* [AIM OF THE TASK]:
Give only the number of lines in the records below that contain the word "scene".

________________________________________

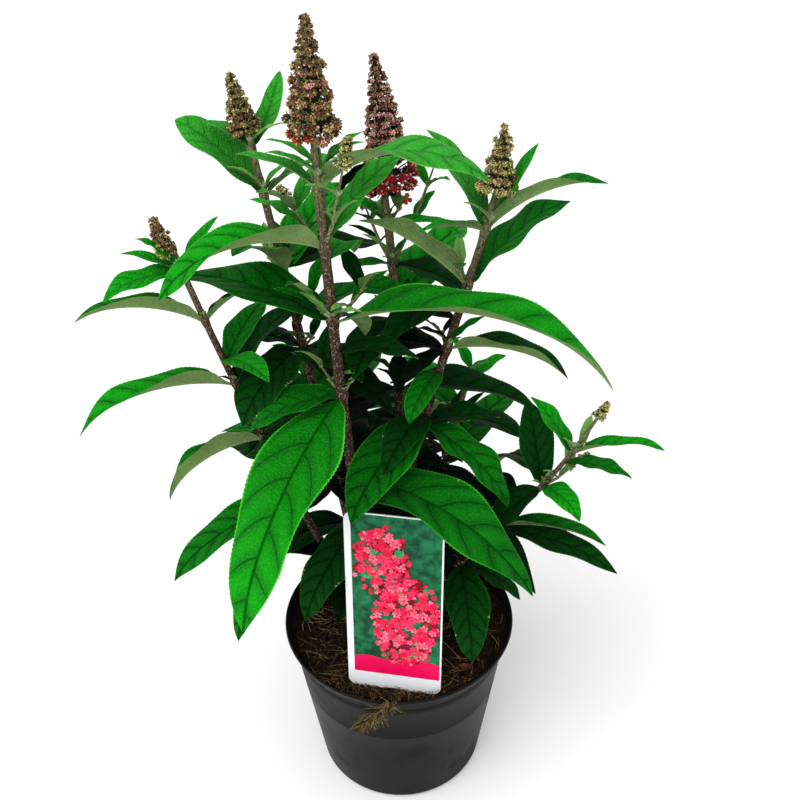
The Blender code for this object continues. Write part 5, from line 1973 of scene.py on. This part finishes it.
makeStool()
print("stool made")


# plant label, with a plain pattern of blossoms
card = {
    "taller": 0.0055,
    "ground": (-0.0312, 0.0350, 0.0265, 0.1625),  # left, right, low and high side of the green ground
    "groundCorner": 0.002,
    "band": (0.0150, 0.0300),
    "bandWave": 0.0022,
    "inlay": 0.00012,
    "drifts": ((-0.0100, 0.1220, 0.0200, 0.0300), (0.0090, 0.0690, 0.0250, 0.0420)),  # centres and radii
    "heart": 0.24,
}


def printFinish(name, colour, other, scale):
    made, tree, shader = newFinish(name, 0.40, 0.12)
    place = objectPlace(tree)
    body = mixed(tree, ease(tree, cloudy(tree, place, scale, 4.0), 0.35, 0.68), colour, other)
    tree.links.new(body, shader.inputs["Base Color"])
    relief(tree, shader, cloudy(tree, place, 900), 0.00003, 0.5)
    return made


printFinishes = {
    # name: one colour, the other, patches to the metre
    "cardWhite": ((0.82, 0.83, 0.85), (0.76, 0.77, 0.80), 30),
    "cardGreen": ((0.002, 0.050, 0.018), (0.012, 0.180, 0.070), 110),
    "cardLeaf": ((0.012, 0.200, 0.060), (0.060, 0.380, 0.150), 160),
    "cardCrimson": ((0.700, 0.003, 0.035), (0.800, 0.006, 0.075), 160),
    "cardBand": ((0.760, 0.002, 0.085), (0.700, 0.002, 0.075), 160),
    "cardRose": ((0.860, 0.050, 0.140), (0.800, 0.016, 0.070), 160),
    "cardPink": ((0.880, 0.200, 0.270), (0.840, 0.080, 0.160), 160),
    "cardDusk": ((0.200, 0.003, 0.012), (0.090, 0.002, 0.008), 160),
}
for name, row in printFinishes.items():
    finishes[name] = printFinish(name, *row)


def flatShape(outline, thick, level, finishName, name):
    # an outline filled, then drawn up to a thin inlay on the card
    mesh = bpy.data.meshes.new(name)
    mesh.from_pydata([(x, y, level) for x, y in outline], [], [tuple(range(len(outline)))])
    piece = bpy.data.objects.new(name, mesh)
    bpy.context.scene.collection.objects.link(piece)
    bpy.ops.object.select_all(action="DESELECT")
    piece.select_set(True)
    bpy.context.view_layer.objects.active = piece
    bpy.ops.object.mode_set(mode="EDIT")
    bpy.ops.mesh.select_all(action="SELECT")
    bpy.ops.mesh.extrude_region_move(TRANSFORM_OT_translate={"value": (0, 0, thick)})
    bpy.ops.object.mode_set(mode="OBJECT")
    return finishMesh(piece, name, finishName, 40)


def placeCopies(model, name, spots, finishNames):
    # each copy gets its own mesh, and all are joined to one inlay
    copies = []
    for k, (x, y, size, turn) in enumerate(spots):
        copy = bpy.data.objects.new(name + str(k), model.data.copy())
        bpy.context.scene.collection.objects.link(copy)
        flat = Matrix.Translation((x, y, 0)) @ Matrix.Rotation(turn, 4, "Z")
        copy.data.transform(flat @ Matrix.Diagonal((size, size, 1, 1)))
        copy.data.transform(Matrix.Translation((0, 0, 0.00001 * (k % 7))))
        copy.data.materials.clear()
        copy.data.materials.append(finishes[finishNames[k % len(finishNames)]])
        copies.append(copy)
    bpy.data.objects.remove(model, do_unlink=True)
    bpy.ops.object.select_all(action="DESELECT")
    for copy in copies:
        copy.select_set(True)
    bpy.context.view_layer.objects.active = copies[0]
    bpy.ops.object.join()
    piece = bpy.context.object
    piece.name = name
    piece.data.name = name
    return piece


def petalOutline(petals):
    outline = []
    for k in range(petals * 6):
        turn = math.tau * k / (petals * 6)
        reach = 0.42 + 0.58 * abs(math.cos(petals * turn / 2)) ** 0.55
        outline.append((reach * math.cos(turn), reach * math.sin(turn)))
    return outline


def leafOutline():
    side = [(t, 0.26 * math.sin(math.pi * t) ** 0.8) for t in np.linspace(0, 1, 9)]
    return [(x, -y) for x, y in side] + [(x, y) for x, y in side[-2:0:-1]]


def blossomSpots(dice, count, sizes, spread):
    spots = []
    for k in range(count):
        x0, y0, wide, tall = card["drifts"][k % 3 > 0]
        out, turn = spread * math.sqrt(dice.random()), dice.uniform(0, math.tau)
        x, y = x0 + wide * out * math.cos(turn), y0 + tall * out * math.sin(turn)
        left, right, low, high = card["ground"]
        size = dice.uniform(*sizes)
        x = min(max(x, left + size), right - size)
        y = min(max(y, low + size), high - size)
        spots.append((x, y, size, dice.uniform(0, 6)))
    return spots


# what is strewn on the ground: outline, height in inlays, how many, sizes, spread, finishes dealt out
prints = {
    "labelSprigs": (leafOutline(), 1, 34, (0.010, 0.015), 1.35, ("cardLeaf", "cardGreen")),
    "labelShadows": (petalOutline(9), 1.5, 60, (0.0040, 0.0060), 0.95, ("cardDusk",)),
    "labelFlorets": (
        petalOutline(5), 2, 330, (0.0013, 0.0024), 1.08,
        ("cardCrimson", "cardRose", "cardPink", "cardCrimson"),
    ),
    "labelBlossoms": (
        petalOutline(5), 3, 170, (0.0024, 0.0038), 0.94,
        ("cardRose", "cardPink", "cardCrimson", "cardRose"),
    ),
}


def printLayer(name, outline, up, spots, finishNames):
    thick, level = card["inlay"], label["thick"] / 2 + up * card["inlay"]
    model = flatShape(outline, thick, level, finishNames[0], name + "Model")
    return placeCopies(model, name, spots, finishNames)


def makeLabel():
    (wide, tall), (stakeWide, deep) = label["size"], label["stake"]
    thick, step = label["thick"], card["inlay"]
    half, shoulder = stakeWide / 2, -deep + stakeWide / 2
    side = [(half * 0.5, shoulder - half * 0.6), (half, shoulder), (half, 0)]
    outline = [(-x, y) for x, y in reversed(side)] + [(0, -deep)] + side
    outline += roundedBox(-wide / 2, wide / 2, 0, tall + card["taller"], label["corner"], 8)
    body = flatShape(outline, thick, -thick / 2, "cardWhite", "labelCard")
    left, right, low, high = card["ground"]
    box = roundedBox(left, right, low, high, card["groundCorner"])
    ground = flatShape(box, step, thick / 2 - 0.00001, "cardGreen", "labelGround")
    low, high = card["band"]
    hill = [(left, low), (right, low)]
    for share in (k / 24 for k in range(25)):
        wave = card["bandWave"] * math.sin(math.tau * share * 1.5)
        hill.append((right + (left - right) * share, high + wave))
    band = flatShape(hill, step, thick / 2 + 0.00006, "cardBand", "labelBand")
    dice = random.Random(growth["seed"] + 7)
    pieces = [body, ground, band]
    for name, (shape, up, count, sizes, spread, finishNames) in prints.items():
        spots = blossomSpots(dice, count, sizes, spread)
        pieces.append(printLayer(name, shape, up, spots, finishNames))
    hearts = [(x, y, size * card["heart"], turn) for x, y, size, turn in spots]  # of the last layer
    pieces.append(printLayer("labelHearts", petalOutline(7), 4, hearts, ("cardCrimson",)))
    for piece in pieces:
        piece.data.transform(labelMatrix())
        settle(piece, ["label"] if piece is body else ())


makeLabel()
print("label made")
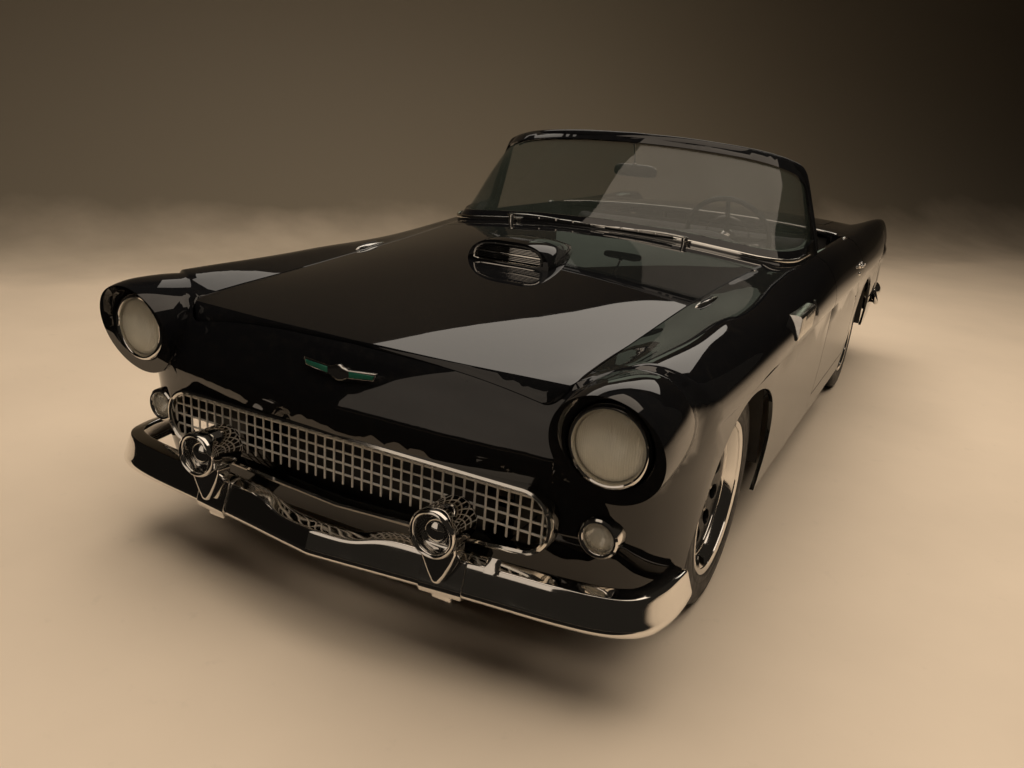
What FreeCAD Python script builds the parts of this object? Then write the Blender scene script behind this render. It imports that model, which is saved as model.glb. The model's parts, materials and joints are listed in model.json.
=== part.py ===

________________________________________

* [CORRECT RESPONSE]:
4